The report says: “There are several adviser platforms where investment company trading charges can be eye-watering. Aegon charges £15 a go, Aviva has a £25 minimum and True Potential has a £14 minimum. Many platforms reduce trading charges for rebalancing, but there are many that don’t.
“Considering the majority of adviser-led business is carried out on a model portfolio basis, there are many platforms where the cost of incorporating anything other than open-ended funds is prohibitive.”
Unsurprisingly, cost was regularly cited by advisers as a reason for not using investment companies. But there was greater usage of the products on platforms that did not charge a percentage based on assets, or had lower trading costs. These include Alliance Trust Savings (now part of Interactive Investor), AJ Bell, Ascentric and Seven Investment Management. Platforms provided by firms with in-house dealing desks tended to provide better value when holding trusts, the report explains.
In total, the average platform cost for a portfolio built entirely of investment companies was 0.42 per cent, compared with 0.37 per cent for a funds portfolio. And of the relatively low proportion of advisers who do use trusts, only a fifth include them in model portfolios compared with the 40 per cent who buy them on an ad hoc basis.
Investment companies’ own charges have a role to play here, but boards are starting to flex their muscles on this front. Around 40 trusts have reduced charges in 2018, in keeping with figures seen in recent years, and performance fees are withering away.
Platform availability is another factor hindering usage. As mentioned earlier, some holdouts have committed to offering investment trusts, but action has been slow to materialise.
Mr Britton adds: “Platform availability remains an issue for investment companies on a couple of platforms, and there are other barriers to investment company use. [But] several platforms offer an easy and cost-effective solution to advisers.”
Vertical integration
The report also says advisers feel investment trusts lack the “ease-of-use” factor present for open-ended funds. On top of this, selection and risk-profiling tools often class trusts as higher-risk assets, given share prices are susceptible to market movements.

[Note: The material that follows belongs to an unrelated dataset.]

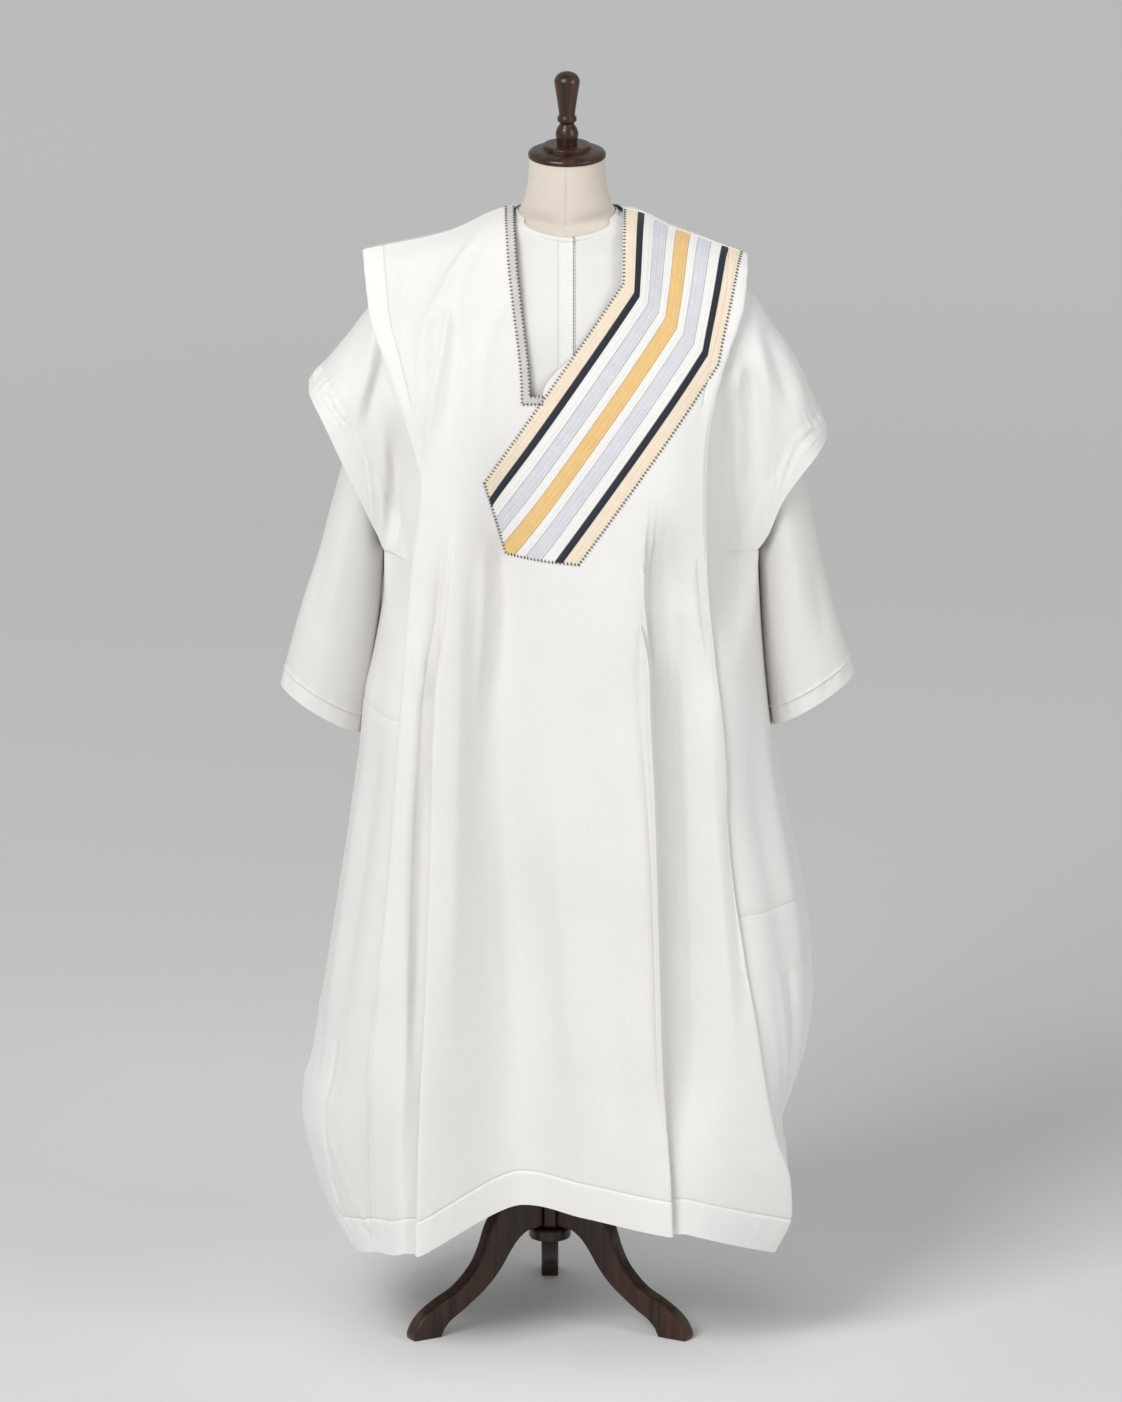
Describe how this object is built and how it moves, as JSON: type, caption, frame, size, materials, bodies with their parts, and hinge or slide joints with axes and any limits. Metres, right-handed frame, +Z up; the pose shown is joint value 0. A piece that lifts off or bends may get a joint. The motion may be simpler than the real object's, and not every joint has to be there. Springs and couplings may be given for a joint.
{
  "type": "kaftan on a dress form",
  "caption": "Long white layered kaftan robe with side slits, wide shoulder tiers, straight under-sleeves and a diagonal ribbon panel, worn by a limbless linen dress form on a tripod stand.",
  "frame": {"origin": "centre of the bounding box in plan, at the floor under the stand's feet", "axes": "+Z up, the robe's front faces -Y, +X towards the side with the ribbon panel"},
  "size_m": [0.802, 0.4887, 1.821],
  "materials": {
    "white_cloth": "fine woven warm white cotton with a soft sheen",
    "tunic_cloth": "fine plain woven off-white cotton, matt",
    "linen": "natural cream linen stretched over the form",
    "walnut": "dark stained walnut, satin lacquer",
    "cream": "ribbed cream ribbon",
    "navy": "ribbed navy ribbon",
    "white": "smooth white ribbon",
    "blue_grey": "ribbed pale blue-grey ribbon",
    "gold": "ribbed old-gold ribbon",
    "neck_ribbon": "ribbed grey-beige ribbon"
  },
  "bodies": {
    "root": {"robe_front": "white_cloth", "robe_back": "white_cloth", "tier_left": "white_cloth", "tier_right": "white_cloth", "side_panel_left": "white_cloth", "side_panel_right": "white_cloth", "side_gore_left": "white_cloth", "side_gore_right": "white_cloth", "neck_ribbon": "neck_ribbon", "under_sleeve_left": "tunic_cloth", "under_sleeve_right": "tunic_cloth", "yoke_front": "tunic_cloth", "yoke_back": "tunic_cloth", "placket": "tunic_cloth", "panel_ribbon_01_cream": "cream", "panel_ribbon_02_navy": "navy", "panel_ribbon_03_white": "white", "panel_ribbon_04_blue_grey": "blue_grey", "panel_ribbon_05_white": "white", "panel_ribbon_06_gold": "gold", "panel_ribbon_07_white": "white", "panel_ribbon_08_blue_grey": "blue_grey", "panel_ribbon_09_white": "white", "panel_ribbon_10_navy": "navy", "panel_ribbon_11_cream": "cream", "form_torso": "linen", "cap": "walnut", "finial": "walnut", "pole": "walnut", "hub": "walnut", "leg_left": "walnut", "leg_right": "walnut", "leg_back": "walnut"}
  },
  "joints": []
}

Smaller advisers tend to have more interest in the sector: some networks do not permit their members to buy trusts. A related headwind is the growing prevalence of vertically integrated businesses. While RDR helped to boost trusts popularity by removing the commission bias, it also helped to create the very industry structure that inherently favours open-ended funds.
The report says: “More than half of the main providers, platforms, consolidators and advice groups are integrated with at least three of the four elements of the value chain – advice, platform/product, investment solution and underlying funds. We’re back in a place where distribution, products, services and investment increasingly flow from the same sources.